Using Discourse Doctor on both doesn’t seem to have any solutions.

It’s trying to upgrade postgres. So much of that is expected.

Maybe it’ll it over again and change to the pg 10 template as described in PostgreSQL 13 update

The line to prevent upgrade is still in the YML file.

I can enter the app and access the SQL on the old server, when I try on the new it returns:

psql: error: could not connect to server: No such file or directory
        Is the server running locally and accepting
        connections on Unix domain socket "/var/run/postgresql/.s.PGSQL.5432"?
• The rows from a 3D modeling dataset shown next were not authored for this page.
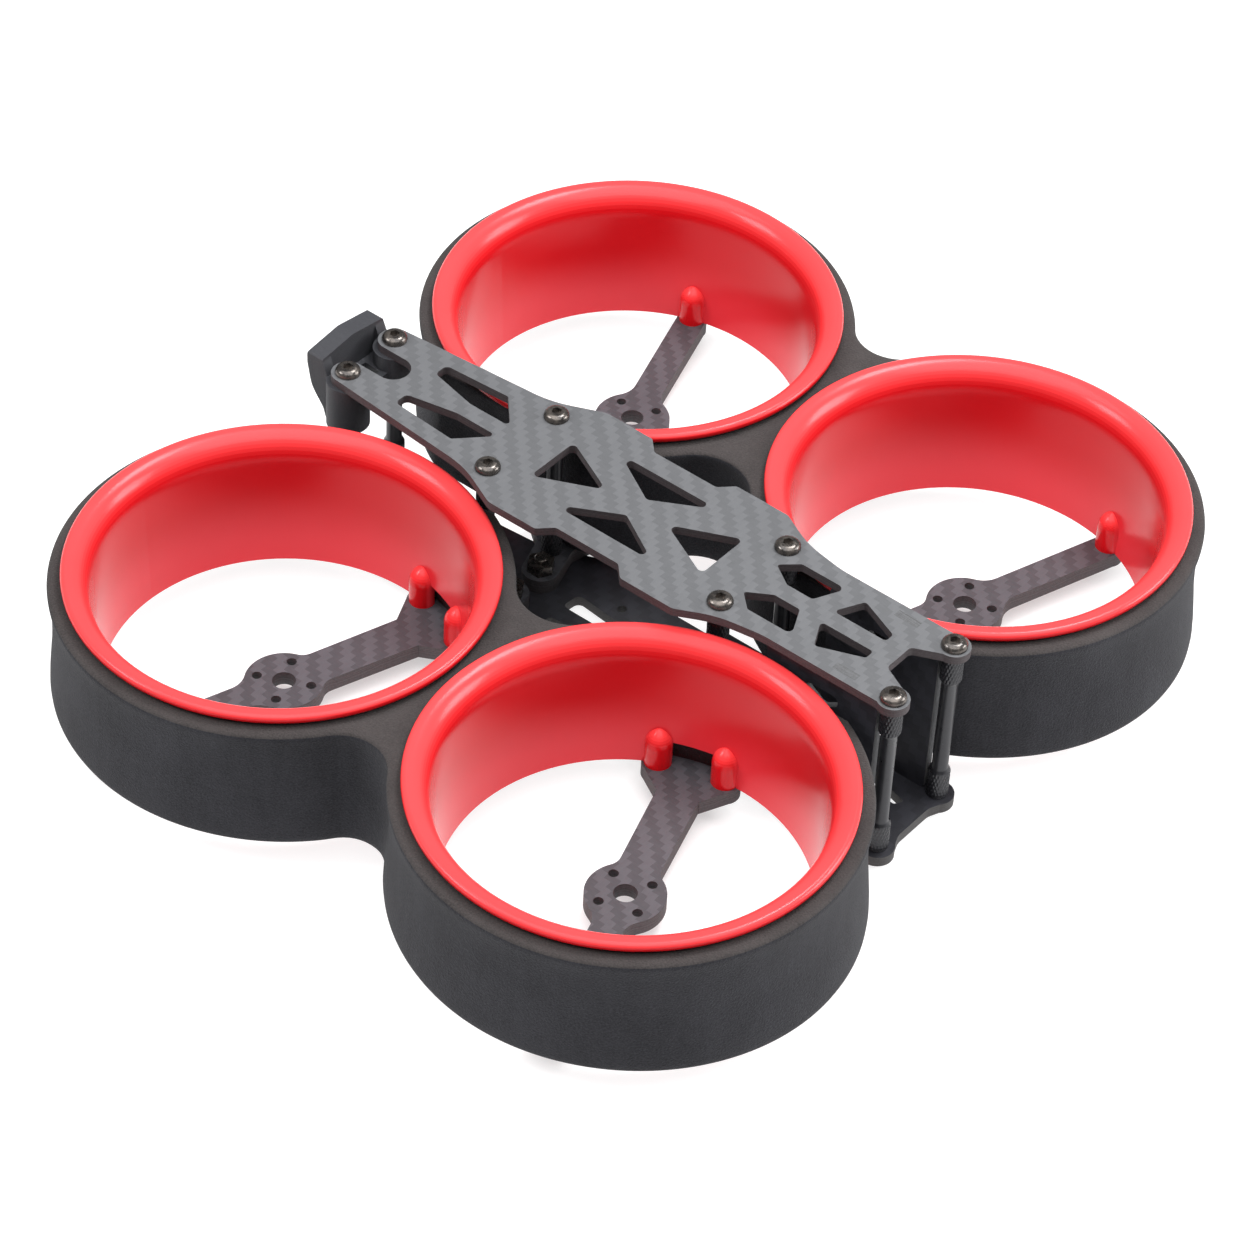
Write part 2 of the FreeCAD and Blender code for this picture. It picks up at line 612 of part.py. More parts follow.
def main():
    save("bottom_plate", [bottom_plate()])
    save("top_plate", [top_plate()])
    one_arm, one_duct = arm(), duct()
    m2 = button_screw(M2_HEAD_R, M2_HEAD_H, M2_SHANK_R, M2_SOCKET, 8.0)
    duct_screws = placed(m2, boss_places(), BOTTOM_TOP, True)
    for name, (sx, sy) in CORNERS.items():
        save(name + "_arm", [mirrored(one_arm, sx, sy)])
        save(name + "_duct", [mirrored(one_duct, sx, sy)])
        save(name + "_duct_screws", [mirrored(screw, sx, sy) for screw in duct_screws])
    guard, plate = foam_guard(), camera_plate()
    for name, sy in (("left", 1), ("right", -1)):
        save(name + "_foam_guard", [mirrored(guard, 1, sy)])
        save(name + "_camera_plate", [mirrored(plate, 1, sy)])
    save("rear_antenna_mount", [antenna_mount()])
    save_posts()
    save_fasteners()


os.makedirs("parts", exist_ok=True)
main()
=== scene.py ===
import math

import bmesh
import bpy
from mathutils import Matrix, Vector


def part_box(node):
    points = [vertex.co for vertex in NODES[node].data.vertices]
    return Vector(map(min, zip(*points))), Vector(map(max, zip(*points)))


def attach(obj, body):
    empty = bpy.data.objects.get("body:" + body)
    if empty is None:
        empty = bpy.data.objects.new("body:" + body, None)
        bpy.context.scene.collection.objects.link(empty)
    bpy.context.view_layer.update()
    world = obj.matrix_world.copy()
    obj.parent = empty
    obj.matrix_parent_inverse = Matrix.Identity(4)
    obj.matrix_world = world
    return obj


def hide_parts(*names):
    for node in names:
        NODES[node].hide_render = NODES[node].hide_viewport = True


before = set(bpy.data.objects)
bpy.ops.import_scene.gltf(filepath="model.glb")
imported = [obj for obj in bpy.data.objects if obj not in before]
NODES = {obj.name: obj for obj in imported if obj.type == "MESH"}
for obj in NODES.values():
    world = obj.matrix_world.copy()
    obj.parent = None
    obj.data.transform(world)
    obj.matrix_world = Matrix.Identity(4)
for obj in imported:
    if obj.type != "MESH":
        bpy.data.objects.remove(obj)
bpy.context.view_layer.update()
CORNERS = ("front_left", "front_right", "rear_left", "rear_right")
SIDES = {"left": 1, "right": -1}            # name: sign of y
MM = 0.001

# ---- places, read from the CAD nodes -------------------------------------------
LIP_BEAD = 1.1 * MM                         # from the lip's widest ring up to its top
duct_low, duct_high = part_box("front_left_duct")
DUCT_X = (duct_low.x + duct_high.x) / 2
DUCT_Y = (duct_low.y + duct_high.y) / 2
LIP_Z = duct_high.z - LIP_BEAD
guard_low, guard_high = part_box("left_foam_guard")
FOAM_R = guard_high.x - DUCT_X
GUARD_FLAT = guard_low.y


# ---- camera, solved from the four duct lips in the photo -------------------------
CAM_AZIMUTH = math.radians(37.28)
CAM_ELEVATION = math.radians(42.71)
CAM_ROLL = math.radians(3.15)
CAM_DISTANCE = 0.9207
CAM_AIM = Vector((0.01708, -0.02418, LIP_Z))
CAM_LENS_MM = 128.9
CAM_SENSOR_MM = 36.0
CAM_CLIP = (0.01, 20.0)


def make_camera():
    a, e, r = CAM_AZIMUTH, CAM_ELEVATION, CAM_ROLL
    back = Vector((math.sin(a) * math.cos(e), -math.cos(a) * math.cos(e), math.sin(e)))
    side = Vector((math.cos(a), math.sin(a), 0.0))
    up = back.cross(side)
    right = math.cos(r) * side + math.sin(r) * up
    top = math.cos(r) * up - math.sin(r) * side
    data = bpy.data.cameras.new("camera")
    data.sensor_width = CAM_SENSOR_MM
    data.lens = CAM_LENS_MM
    data.clip_start, data.clip_end = CAM_CLIP
    cam = bpy.data.objects.new("camera", data)
    basis = Matrix((right, top, back)).transposed().to_4x4()
    cam.matrix_world = Matrix.Translation(CAM_AIM + back * CAM_DISTANCE) @ basis
    bpy.context.scene.collection.objects.link(cam)
    bpy.context.scene.camera = cam


make_camera()


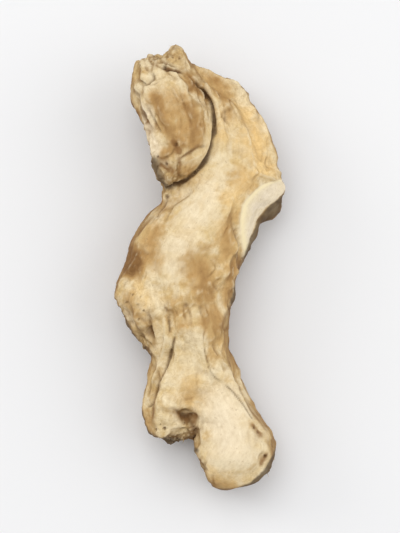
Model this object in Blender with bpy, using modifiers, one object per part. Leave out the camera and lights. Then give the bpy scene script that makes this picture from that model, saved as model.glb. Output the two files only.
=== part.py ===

The line above seems to be the root problem @wincenworks

I cannot tell you what to do, but if I were you @wincenworks , I would install Discourse from scratch; and before building the container, I would set your template(s) to use PG10.

Then after you get that new instance up and running, then you can try to restore your Discourse instance from your current PG10 backup, from the command line (not the UI) inside your container.

HTH.

Trying to get a new instance with PG10 running right now, keepings timing out at the final stage of the registration process.

I would absolutely love to do that but:

  1. It won’t let me make a new backup
  2. Previous backups don’t restore

Hence the trying to scp them across.

Yes, it will not restore on your current configuration, as I understood you.

Have you tried using that backup to restore after a full fresh install, as I mentioned?

First, install Discourse from scratch, make sure it is 100% up and running with a PG10 install tempate.

Then, take your latest backup and restore that backup (from the command line, not the UI).